| MATERIAL |
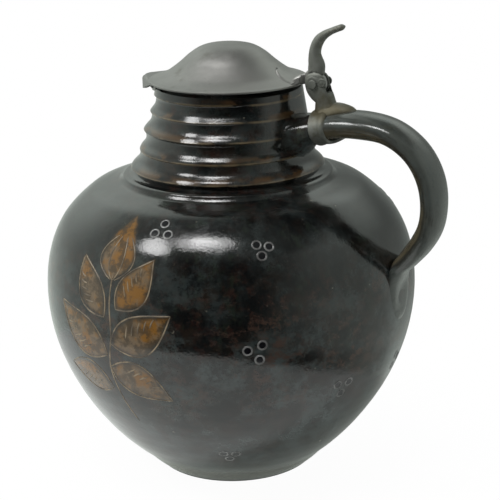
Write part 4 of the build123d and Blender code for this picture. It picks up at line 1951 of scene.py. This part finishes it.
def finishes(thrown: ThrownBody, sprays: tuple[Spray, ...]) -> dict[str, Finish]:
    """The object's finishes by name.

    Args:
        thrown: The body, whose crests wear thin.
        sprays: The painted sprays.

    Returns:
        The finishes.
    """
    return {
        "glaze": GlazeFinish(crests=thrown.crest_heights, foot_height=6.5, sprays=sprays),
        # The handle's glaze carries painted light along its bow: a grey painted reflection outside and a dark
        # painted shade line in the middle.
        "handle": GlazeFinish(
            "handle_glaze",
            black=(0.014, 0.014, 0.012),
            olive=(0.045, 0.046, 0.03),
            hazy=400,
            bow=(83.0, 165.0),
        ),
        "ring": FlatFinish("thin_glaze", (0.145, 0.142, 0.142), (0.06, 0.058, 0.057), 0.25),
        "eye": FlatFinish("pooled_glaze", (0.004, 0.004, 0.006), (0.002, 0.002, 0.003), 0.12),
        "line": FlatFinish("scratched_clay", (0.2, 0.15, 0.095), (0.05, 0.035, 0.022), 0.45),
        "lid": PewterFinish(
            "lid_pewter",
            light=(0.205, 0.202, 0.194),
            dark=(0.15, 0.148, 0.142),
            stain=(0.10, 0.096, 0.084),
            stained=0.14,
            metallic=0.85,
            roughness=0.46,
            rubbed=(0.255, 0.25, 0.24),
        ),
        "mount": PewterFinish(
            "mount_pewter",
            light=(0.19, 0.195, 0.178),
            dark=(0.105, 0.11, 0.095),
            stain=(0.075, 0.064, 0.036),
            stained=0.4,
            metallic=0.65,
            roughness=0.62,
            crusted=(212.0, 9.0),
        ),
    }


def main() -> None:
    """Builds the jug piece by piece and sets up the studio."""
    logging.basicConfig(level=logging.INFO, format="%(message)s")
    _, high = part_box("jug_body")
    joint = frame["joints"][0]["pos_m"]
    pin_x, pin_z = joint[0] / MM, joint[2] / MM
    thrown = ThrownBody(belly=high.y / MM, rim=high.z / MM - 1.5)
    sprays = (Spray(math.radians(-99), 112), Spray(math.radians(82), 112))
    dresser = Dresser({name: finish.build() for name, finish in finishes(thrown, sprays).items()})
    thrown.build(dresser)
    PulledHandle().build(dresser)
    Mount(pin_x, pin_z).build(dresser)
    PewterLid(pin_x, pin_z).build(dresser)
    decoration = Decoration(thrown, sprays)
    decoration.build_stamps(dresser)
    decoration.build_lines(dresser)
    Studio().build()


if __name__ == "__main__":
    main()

| EXERCISE GOAL |
Return exactly, please, the lines of the material from the first one down to and including the line where "finishes by name." appears.

| THE SOLUTION |
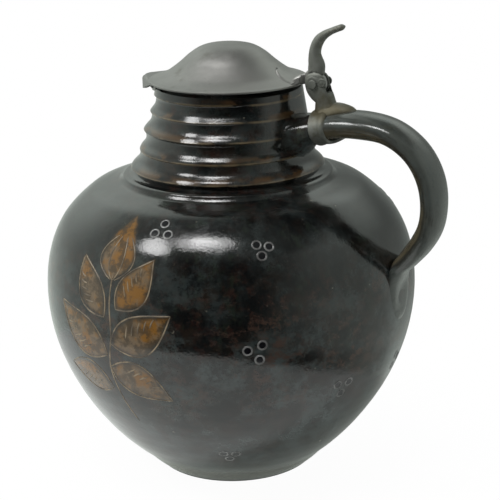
Write part 4 of the build123d and Blender code for this picture. It picks up at line 1951 of scene.py. This part finishes it.
def finishes(thrown: ThrownBody, sprays: tuple[Spray, ...]) -> dict[str, Finish]:
    """The object's finishes by name.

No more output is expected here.